Offering to help, Liu quickly realised it would be easier to start from scratch rather than just edit the translation. The story ended up being the first to be translated by Clarkesworld Magazine, one of the leading publishers for translated science fiction, and it won an award for the author and the first-time translator. Liu realised this was something he could do to give back to the sci-fi community.
“I thought I can do service by bringing works I enjoyed as a reader to my fellow anglophone readers who otherwise wouldn’t be able to enjoy the stories and to bring new readers to my author friends.”
Liu found stories that made an impression on him, translated them and submitted them for publication. When the translation rights for Liu Cixin’s The Three-Body Problem were bought, for example, Liu was invited to join the team of translators.
“It was a huge honour for me to work on the book I loved,” he says, adding that the publisher, Tor Books, will soon bring out more books by the Chinese science fiction writer.
He also expresses fondness for Stanley Chan’s work, in particular The Waste Tide, a post-human, cyber-punk story about the e-waste industry in China.
“Stan has a very technical background, but he’s also a linguistic genius,” Liu claims. “Mandarin is his third language and he would be a great hit in Hong Kong because Cantonese is his second language. He wrote some sci-fi stories in Cantonese.”

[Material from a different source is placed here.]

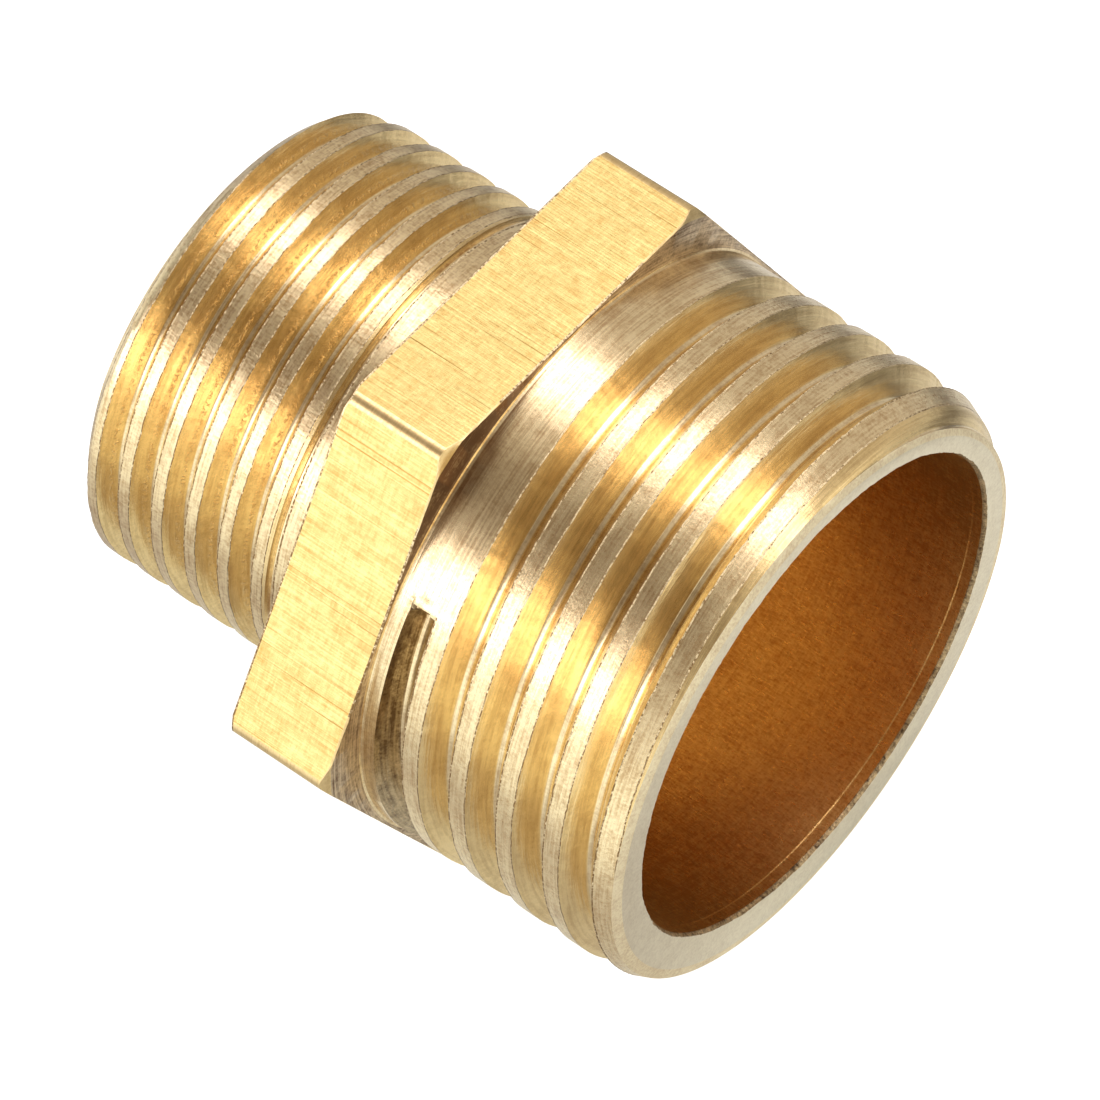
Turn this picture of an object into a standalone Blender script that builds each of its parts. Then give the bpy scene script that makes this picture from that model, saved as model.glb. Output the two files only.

One of the challenges of being a writer of Chinese descent and being an American author, Liu adds, is that there are a set of narratives expected of you.
“You are supposed to produce the ideal model immigrant narrative or the ‘I really hate my parent’s ancient ways’ narrative – these are the narratives that are supposed to do well in the market and that people know how to sell and pitch,” said Liu.
Liu clearly isn’t one for following what is expected of him, but that doesn’t stop readers from reading into his work what they want. Take The Paper Menagerie, a story about a Chinese woman who becomes a mail order bride and marries an American man.
“The story is interpreted by some readers as about the conflict between Chinese and American cultures. They read her as ultimately Chinese and not American, but in fact her story is the most American of all,” said Liu.
He insists you don’t have to learn the language to appreciate English and MTV, don’t have to cook Anglo-American dishes, to become an American.
“I do have to struggle with the fact that people always interpret stories in the way that they want to interpret, but that’s one of the great things about writing fiction – it has to be ambivalent and rigorous and open interpretation so that people can craft it and mould it into their own stories even if its not the story that I intended to tell,” said Liu.
He stepped back from his lucrative career as a corporate lawyer because he and his wife wanted to start a family and he wanted to spend as much time with his children as he could.
Liu became a litigation consultant and a technologist, hired by lawyers to interpret source code. But that job didn’t leave him much time for his writing so he recently decided to take the plunge and write full-time.
“The only reason I am able to be here, to do this Asia tour, is because I’m no longer bound by vacation days. I am trying the experiment of going full-time. We’ll see how that goes. The point is – buy another book,” said Liu.
Judging by the length of the book-signing queue after Liu’s talk last night the “experiment” is looking very optimistic.
“I get to make up worlds for a living, which is pretty darn cool. And getting feedback from readers who say you did a good thing is the most amazing feeling. I don’t think anything I did as a lawyer compares to that,” said Liu.